There are typical James Bond-style spy gadgets, such as a microphone concealed in a watch or tiny cameras. But the most commonly-used surveillance equipment was much bulkier and had to be hidden in suitcases, pieces of luggage or even baby carriages.

“Spying was massive,” said Jan Hostak, the exhibition’s curator. The secret police known as StB – with about 15,000 staffers and a network of up to 100,000 collaborators – could spy on and bug 600 people at the same time.

For decades, this was enough to limit the activities of the relatively small number of dissidents who openly challenged the regime.

“The secret police agents were masters in bugging and eavesdropping on people and no dissidents could be certain that their apartment was not targeted,” Hostak said.

But protests intensified in 1989 and the StB could no longer contain them.

On November 17, 1989, fiery speeches at a university campus inspired thousands of students to march toward Prague’s central Wenceslas Square. As darkness fell, police cracked down hard. Unbowed, the students went on strike and huge street rallies followed. The government collapsed and President Gustav Husak resigned.

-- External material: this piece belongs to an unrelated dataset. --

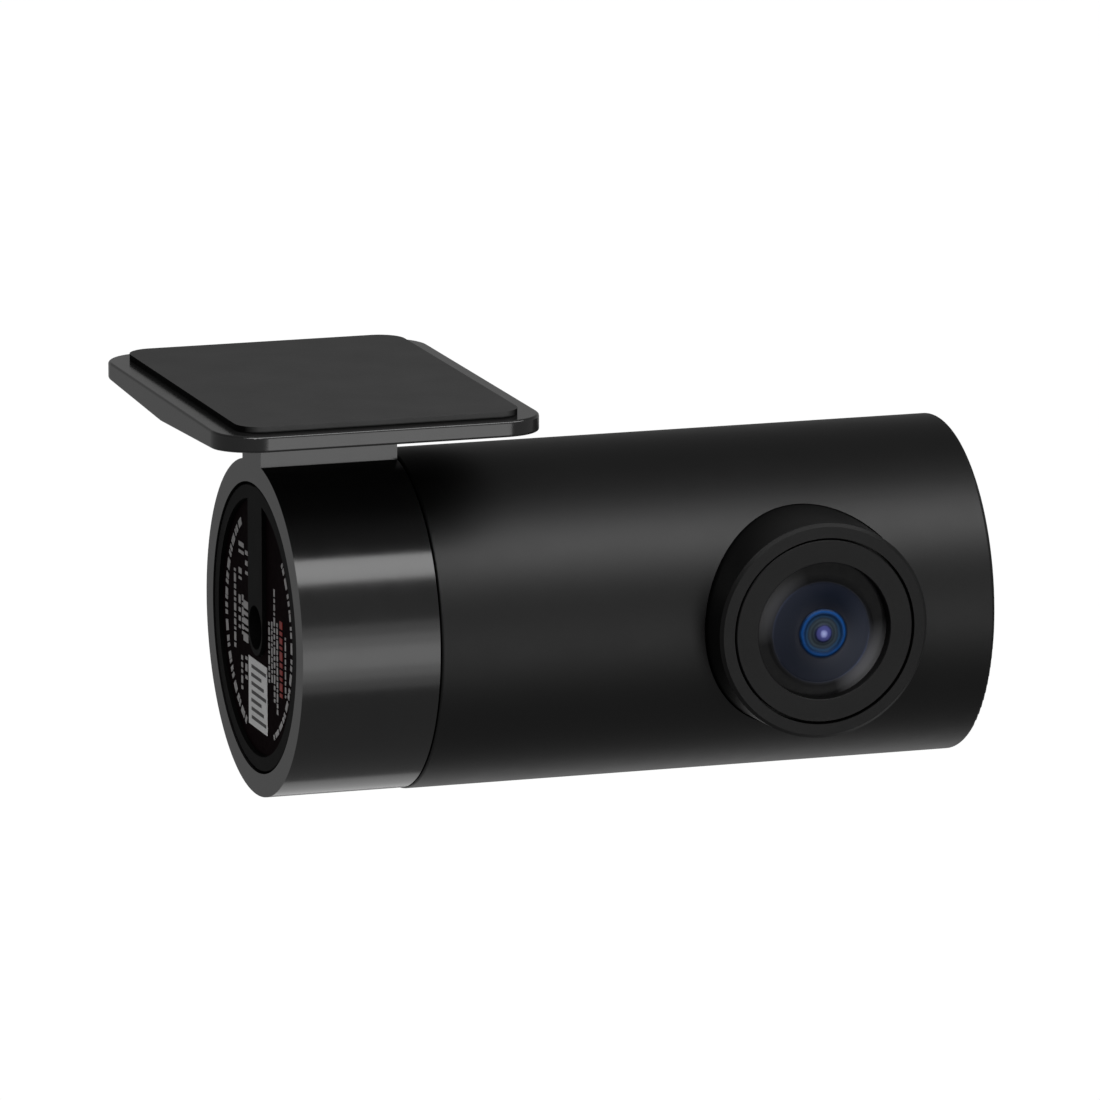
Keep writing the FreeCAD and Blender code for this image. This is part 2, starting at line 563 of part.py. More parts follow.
def lens_group():
    front = "lens_front - trim_low"
    lens_barrel()
    torus("barrel_seal", "lens", "seal_mid_r", "seal_section_r",
          "seal_groove_back + seal_groove_wide / 2")
    ring("barrel_gasket", "lens", "port_r + air", "flange_r", "flange_back + flange_thick",
         "port_boss_back")
    group("barrel_screws", [
        screw("ear_screw%d" % i, "lens", x, "0", "flange_back - small_head", "flange_back",
              "small_head_r", "screw_shaft_r", "ear_screw_end")
        for i, x in enumerate(ear_places())])
    turned("lens_trim_ring", "lens", [
        ("trim_seat_r", "lens_front - trim_back"), ("trim_sleeve_r", "lens_front - trim_back"),
        ("trim_sleeve_r", "lens_front - bezel_seat_deep + air"),
        ("trim_r", "lens_front - bezel_seat_deep + air"), ("trim_r", front + " - trim_bevel"),
        ("trim_r - trim_bevel", front), ("trim_in_r + trim_lip", front),
        ("trim_in_r", front + " - trim_lip"),
        ("trim_in_r", "lens_front - trim_step"), ("trim_seat_r", "lens_front - trim_step")])
    front_lens_element()
    turned("lens_tube", "lens", [
        ("tube_seat_r", "tube_back"), ("tube_low_r", "tube_back"), ("tube_low_r", "tube_step"),
        ("tube_r", "tube_step"), ("tube_r", "tube_front"), ("baffle_seat_r", "tube_front"),
        ("baffle_seat_r", "baffle_back"), ("tube_bore_r", "baffle_back"),
        ("tube_bore_r", "tube_seat"), ("tube_seat_r", "tube_seat")])
    turned("baffle_cone", "lens", [
        ("baffle_small_r", "baffle_back"), ("baffle_r", "baffle_back"), ("baffle_r", "tube_front"),
        ("baffle_wide_r", "tube_front"), ("baffle_small_r", "baffle_back + baffle_edge")])
    keep("rear_lens_element", element("rear_lens_element", "element_r", "rear_back", "rear_front",
                                      "rear_sag", "rear_sag"))
    ring("lens_spacer", "lens", "spacer_in_r", "element_r", "rear_front", "spacer_front")
    keep("third_lens_element", element("third_lens_element", "element_r", "spacer_front",
                                       "third_front", "rear_sag", "element_sag"))
    ring("aperture_stop", "lens", "stop_hole_r", "element_r", "stop_back", "stop_front")
    keep("second_lens_element", element("second_lens_element", "element_r", "second_back",
                                        "second_front", "element_sag", "rear_sag"))
    ring("lens_retaining_ring", "lens", "retainer_in_r", "element_r", "second_front", "retainer_front")


# ---------------------------------------------------------------- sensor stack

def lens_holder():
    """A square block that the lens tube screws into, hollow over the sensor."""
    body = new_body("lens_holder", "lens")
    square = rectangle("-1 * holder_half", "holder_half", "-1 * holder_half", "holder_half")
    block = outline(sketch_on(body, "XY_Plane", "holder_outline", "sensor_board_front"), square)
    pad(body, block, "holder_front - sensor_board_front", "holder_block")
    bore = ring_sketch(sketch_on(body, "XY_Plane", "holder_bore", "holder_seat"), "holder_bore_r")
    pocket(body, bore, "holder_front - holder_seat + overrun", "holder_thread")
    hole = ring_sketch(sketch_on(body, "XY_Plane", "holder_hole", "holder_room"), "holder_hole_r")
    pocket(body, hole, "overrun", "holder_window")
    room = outline(sketch_on(body, "XY_Plane", "holder_room_outline", "sensor_board_front"),
                   rectangle(*half("holder_room_x"), *half("holder_room_y")))
    pocket(body, room, "holder_room - sensor_board_front", "holder_hollow")
    keep("lens_holder", body)


def plate(label, frame, x, y, start, end):
    """A flat rectangular piece padded from a sketch."""
    body = new_body(label, frame)
    shape = outline(sketch_on(body, "XY_Plane", label + "_outline", start), rectangle(*x, *y))
    pad(body, shape, "(%s) - (%s)" % (end, start), label + "_pad")
    return keep(label, body)


def corners(across, up):
    return [(a, b) for a in ("-1 * " + across, across) for b in ("-1 * " + up, up)]


def sensor_stack():
    lens_holder()
    front = "sensor_board_front"
    plate("ir_cut_filter", "lens", ("-1 * filter_half", "filter_half"),
          ("-1 * filter_half", "filter_half"), "holder_room - filter_thick", "holder_room")
    plate("image_sensor", "lens", half("sensor_x"), half("sensor_y"), front, front + " + sensor_thick")
    plate("sensor_cover_glass", "lens", half("cover_x"), half("cover_y"), front + " + sensor_thick",
          front + " + sensor_thick + cover_thick")
    back = front + " - board_thick"
    board = box("sensor_board_blank", "lens", half("sensor_board_x"), half("board_y"), (back, front))
    holes = [cylinder("sensor_hole%d" % i, "lens", "board_hole_r", back + " - overrun",
                      front + " + overrun", x, y)
             for i, (x, y) in enumerate(corners("sensor_screw_x", "screw_y"))]
    keep("sensor_board", cut("sensor_board", board, fuse("sensor_holes", holes)))
    group("sensor_board_screws", [
        screw("sensor_screw%d" % i, "lens", x, y, front + " + small_head", front, "small_head_r",
              "screw_shaft_r", front + " - screw_reach")
        for i, (x, y) in enumerate(corners("sensor_screw_x", "screw_y"))])


# ---------------------------------------------------------------- chassis and main board

def main_screw_places():
    return [(z, y) for z in ("main_screw_one", "main_screw_two") for y in ("-1 * screw_y", "screw_y")]


def flat(name, z, y, depth):
    """A block in the barrel frame: along the body, up, and front to back."""
    return box(name, "barrel", depth, y, z)


def in_lens(z, y):
    """A place along the body and up from the turning axis, told in the lens frame."""
    return "%s - collar_len / 2 - lens_x" % z, "%s - lens_rise" % y


def crosswise_hole(name, radius, z, y, front, back):
    """A round hole along row Y, at a place along the body and up."""
    along, up = in_lens(z, y)
    return cylinder(name, "lens", radius, "-1 * (%s)" % back, "-1 * (%s)" % front, along, up)


def inner_frame():
    """Two rails between two half-round bulkheads."""
    rails = [flat("rail%d" % i, ("rail_start - bite", "rail_end + bite"), side, ("rail_front", "rail_back"))
             for i, side in enumerate((("rail_low", "rail_high"), ("-1 * rail_high", "-1 * rail_low")))]
    ends = []
    for i, (start, end) in enumerate((("bulkhead_start", "rail_start"), ("rail_end", "bulkhead_end"))):
        whole = cylinder("bulkhead_disc%d" % i, "barrel", "bulkhead_r", start, end)
        back = flat("bulkhead_back%d" % i, (start + " - overrun", end + " + overrun"),
                    ("-1 * bulkhead_r", "bulkhead_r"), ("rail_front", "bulkhead_r"))
        ends.append(common("bulkhead%d" % i, [whole, back]))
    gap = flat("bulkhead_gap_block", ("bulkhead_start - overrun", "bulkhead_end + overrun"),
               ("-1 * bulkhead_gap", "bulkhead_gap"), ("rail_front - overrun", "bulkhead_gap_back"))
    holes = [crosswise_hole("rail_pilot%d" % i, "pilot_r", z, y, "0", "rail_back + overrun")
             for i, (z, y) in enumerate(main_screw_places())]
    holes += [cylinder("rail_front_pilot%d" % i, "lens", "pilot_r", "-1 * (rail_front + rail_pilot)",
                       "-1 * rail_front + overrun", x, y)
              for i, (x, y) in enumerate(corners("sensor_screw_x", "screw_y"))]
    solid = fuse("frame_solid", rails + ends)
    keep("inner_frame", cut("inner_frame", solid, fuse("frame_holes", [gap] + holes)))


def main_board():
    """The long board with a tongue that reaches the cable socket."""
    depth = ("rail_back", "rail_back + board_thick")
    wide = flat("main_board_wide", ("main_start", "main_end"), half("board_y"), depth)
    tongue = flat("main_board_tongue", ("tongue_start", "main_start + bite"),
                  ("-1 * tongue_half", "tongue_half"), depth)
    holes = [crosswise_hole("main_hole%d" % i, "board_hole_r", z, y, "rail_back - overrun",
                            "rail_back + board_thick + overrun")
             for i, (z, y) in enumerate(main_screw_places())]
    solid = fuse("main_board_solid", [wide, tongue])
    keep("main_board", cut("main_board", solid, fuse("main_holes", holes)))


def heat_spreader():
    """A thin plate over the processor, standing on four legs."""
    low = "rail_back + board_thick"
    face = low + " + chip_thick + thermal_thick"
    sheet_part = flat("spreader_sheet", ("spreader_start", "spreader_end"),
                      ("-1 * spreader_half", "spreader_half"), (face, face + " + spreader_thick"))
    legs = []
    for i, z in enumerate(("spreader_start + leg_in", "spreader_end - leg_in - leg_size")):
        for k, y in enumerate(("-1 * spreader_half", "spreader_half - leg_size")):
            legs.append(flat("spreader_leg%d%d" % (i, k), (z, z + " + leg_size"),
                             (y, y + " + leg_size"), (low, face + " + bite")))
    keep("heat_spreader", fuse("heat_spreader", [sheet_part] + legs))


def chassis():
    inner_frame()
    main_board()
    heat_spreader()
    low = "rail_back + board_thick"
    chip = ("chip_mid - chip_half", "chip_mid + chip_half")
    square = ("-1 * chip_half", "chip_half")
    keep("image_processor", flat("image_processor", chip, square, (low, low + " + chip_thick")))
    keep("thermal_pad", flat("thermal_pad", chip, square,
                             (low + " + chip_thick", low + " + chip_thick + thermal_thick")))
    memory = ("memory_mid - memory_wide / 2", "memory_mid + memory_wide / 2")
    keep("memory_chip", flat("memory_chip", memory, square, (low, low + " + memory_thick")))
    small = []
    for i in range(int(number("part_count"))):
        z = "part_start + part_pitch * %d" % i
        for k, y in enumerate(("part_row", "-1 * part_row - part_wide")):
            small.append(flat("small_part%d%d" % (i, k), (z, z + " + part_long"),
                              (y, y + " + part_wide"), (low, low + " + part_tall")))
    group("board_parts", small)
    keep("board_connector", box("board_connector", "lens", half("link_wide"),
                                ("-1 * link_below", "link_tall - link_below"),
                                ("-1 * rail_back", "-1 * rail_front")))
    screws = []
    for i, (z, y) in enumerate(main_screw_places()):
        along, up = in_lens(z, y)
        head = "-1 * (%s)" % low
        screws.append(screw("board_screw%d" % i, "lens", along, up, head + " - small_head", head,
                            "small_head_r", "screw_shaft_r", head + " + screw_reach"))
    group("board_screws", screws)


# ---------------------------------------------------------------- cable socket

def cable_socket():
    """A round-hole socket on the board's tongue, with its nose in the cap's hole."""
    side = ("-1 * jack_half", "jack_half")
    block = flat("jack_block", ("jack_start", "jack_end"), side, ("-1 * jack_half", "rail_back"))
    nose = cylinder("jack_nose_part", "barrel", "jack_nose_r", "jack_nose", "jack_start + bite")
    bore = cylinder("jack_bore", "barrel", "jack_bore_r", "0", "jack_bore_end")
    keep("jack_socket", cut("jack_socket", fuse("jack_solid", [block, nose]), bore))
    strips = []
    for i in range(int(number("contact_count"))):
        z = "contact_start + contact_pitch * %d" % i
        strips.append(flat("contact%d" % i, (z, z + " + contact_long"),
                           ("jack_half", "jack_half + contact_thick"),
                           ("-1 * contact_wide / 2", "contact_wide / 2")))
    group("socket_contacts", strips)


def check_document():
    doc.recompute()
    for item in doc.Objects:
        bad = [state for state in item.State if state in ("Invalid", "Error")]
        if bad:
            raise RuntimeError("%s is %s" % (item.Name, bad))
    for label, item in parts.items():
        if item.Shape.isNull() or not item.Shape.isValid() or item.Shape.Volume <= 0:
            raise RuntimeError("%s has no valid shape" % label)


def main():
    mount_bracket()
    adhesive_pad()
    body_parts()
    lens_group()
    sensor_stack()
    chassis()
    cable_socket()
    check_document()
    os.makedirs("parts", exist_ok=True)
    for label, item in parts.items():
        item.Shape.exportStep("parts/%s.step" % label)
        print("%-22s %8.1f mm3, solids %d" % (label, item.Shape.Volume, len(item.Shape.Solids)))


main()
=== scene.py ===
import json
import math
import bmesh
import bpy
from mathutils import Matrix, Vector


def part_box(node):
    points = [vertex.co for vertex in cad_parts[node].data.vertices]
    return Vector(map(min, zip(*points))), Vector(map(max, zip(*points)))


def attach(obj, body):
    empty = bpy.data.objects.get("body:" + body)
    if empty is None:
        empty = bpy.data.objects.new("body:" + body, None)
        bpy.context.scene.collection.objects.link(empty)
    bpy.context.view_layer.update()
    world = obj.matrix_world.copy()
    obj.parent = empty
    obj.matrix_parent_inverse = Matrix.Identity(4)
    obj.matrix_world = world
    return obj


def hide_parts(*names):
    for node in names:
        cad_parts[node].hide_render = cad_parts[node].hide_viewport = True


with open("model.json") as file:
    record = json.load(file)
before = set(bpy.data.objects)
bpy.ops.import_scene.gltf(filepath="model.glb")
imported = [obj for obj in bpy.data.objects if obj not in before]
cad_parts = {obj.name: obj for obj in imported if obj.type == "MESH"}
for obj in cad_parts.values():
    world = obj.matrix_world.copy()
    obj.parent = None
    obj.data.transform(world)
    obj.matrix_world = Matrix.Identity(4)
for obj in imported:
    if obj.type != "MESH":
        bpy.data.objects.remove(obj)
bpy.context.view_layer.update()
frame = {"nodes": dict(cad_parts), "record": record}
NODES = frame["nodes"]
MM = 0.001

# ---------------------------------------------------------------- places read from the frame

housing_low, housing_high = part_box("main_housing")
label_low, label_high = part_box("rating_label")
glass_low, glass_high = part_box("front_lens_element")
AXIS_Z = (housing_low.z + housing_high.z) / 2
MIDDLE = Vector(((housing_low.x + housing_high.x) / 2, 0, AXIS_Z))
LENS_X = (glass_low.x + glass_high.x) / 2
LENS_Z = (glass_low.z + glass_high.z) / 2
# The coloured rings sit a little off the lens axis.
OPTICS_X = LENS_X + 0.05 * MM
OPTICS_Z = LENS_Z - 0.32 * MM


# ---------------------------------------------------------------- node helpers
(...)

Weeks later, Vaclav Havel became the country's first democratically elected president in decades.

The exhibition includes mimeographs, copying machines that helped Havel and other dissidents spread their message, the Charter 77 human right manifesto among them.

Another centrepiece is a 1960s gyroplane – a helicopter-like super-light aircraft – that should have flown Vojtech Vala to the West. Vala acquired it without the necessary engine and used an old Walter Mikron II light plane engine from the 1930s to power it.

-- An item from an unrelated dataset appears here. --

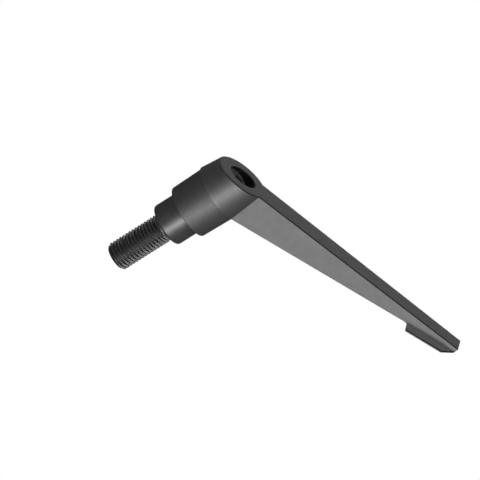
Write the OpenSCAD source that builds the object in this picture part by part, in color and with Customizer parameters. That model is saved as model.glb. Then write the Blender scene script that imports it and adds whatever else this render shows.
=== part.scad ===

On October 27, 1977, he took off from a highway construction site near Bratislava – now the capital of Slovakia – and was soon heading smoothly for the nearby Austrian border. He landed after a five-minute flight only to find out he was still in Czechoslovakia. Vala was arrested and later sentenced to 13 years in prison.

“It’s important to remind people of what it really was like,” Hostak said.